Release Date: October 29th 2014 

Synopsis: 
This is the story of a girl who didn’t want to live…
Carrie Anne is desperately unhappy. Tangled in a web of abuse, she seeks solace in the cemetery that backs onto her garden. But something creeps between the gravestones. Carrie Anne is not alone… 
…and a boy who cannot die.
The cemetery is home to a boy. He has guarded these forgotten bones since meeting a gruesome end two hundred years ago. Neither dead nor alive, he has been watching for a long time. And now, he finally has the visitor he’s been waiting for…

Review:
I got this ebook from Netgalley in return of an honest review. 

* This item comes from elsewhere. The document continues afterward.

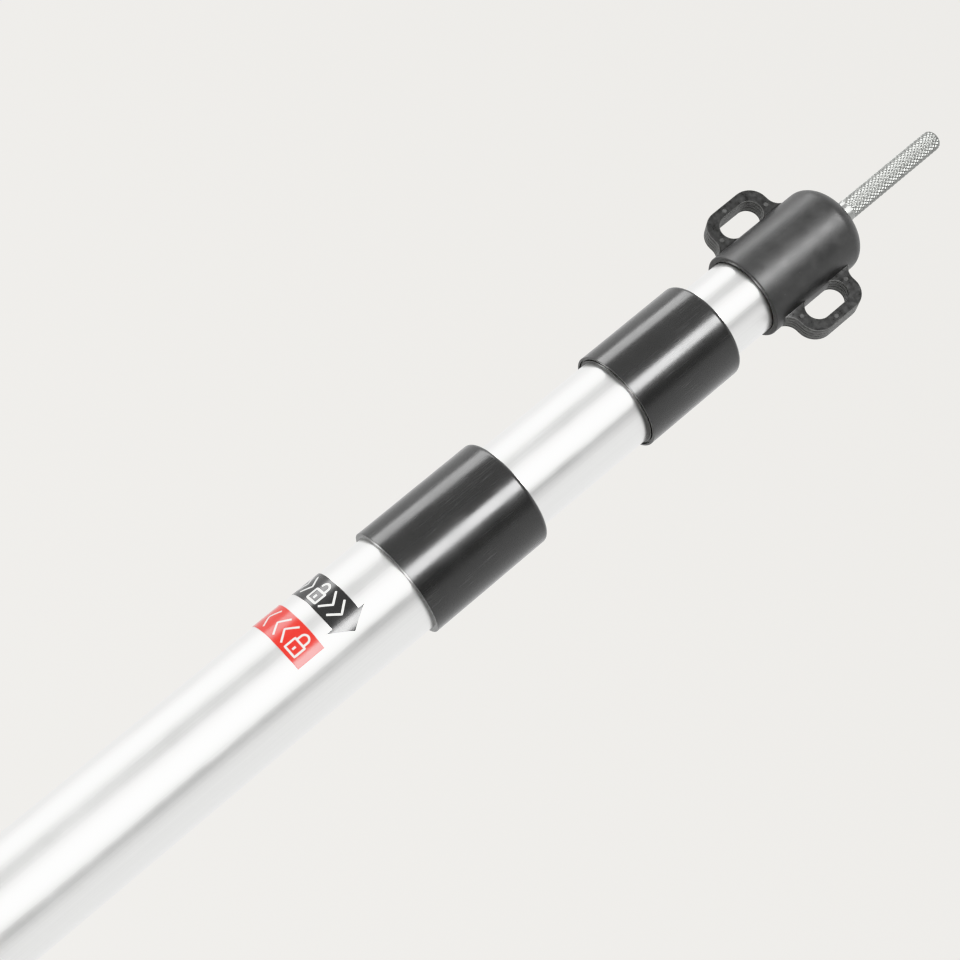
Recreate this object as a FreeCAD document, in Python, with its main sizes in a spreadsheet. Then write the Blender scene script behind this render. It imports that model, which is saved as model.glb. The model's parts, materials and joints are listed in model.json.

Going into this book I was expecting a funny, light hearted story about the friendship of a girl and boy who happens to live in a cemetery. Nothing like that!
This actually surprised me positively. From the first page I knew it was going to be more than I first thought it would, and that got me excited.First of all, the characters were fascinating, but that is not the same thing as likable. I found both the boy's and the girl's fathers to be detestable, but most of all, I hated Carrie Anne's mother. She knew what her husband was doing, yet she did nothing. Carrie Anne almost got killed on the first day of school and she got abused by her father, and yet her parents just kept asking where she had gone wrong, what was wrong with her. I really felt sorry for her.
And even though we only got to read one chapter of the boy's story, I felt really attached to him, especially when he makes his appearance in Carrie Anne's life.
From that moment on, this book took a turn. It became a really eerie, creepy, dark, sinister, odd, cute and sad at the same time. And that was alright, it worked really well with the way the story progressed.
The ending caught me off guard. I reckon it ended in the perfect place, making this such an incredible tale. It touched serious matters and made the situation of the people living them very understandable to someone who doesn't know them. In fact, I believe this book was quite the allegory!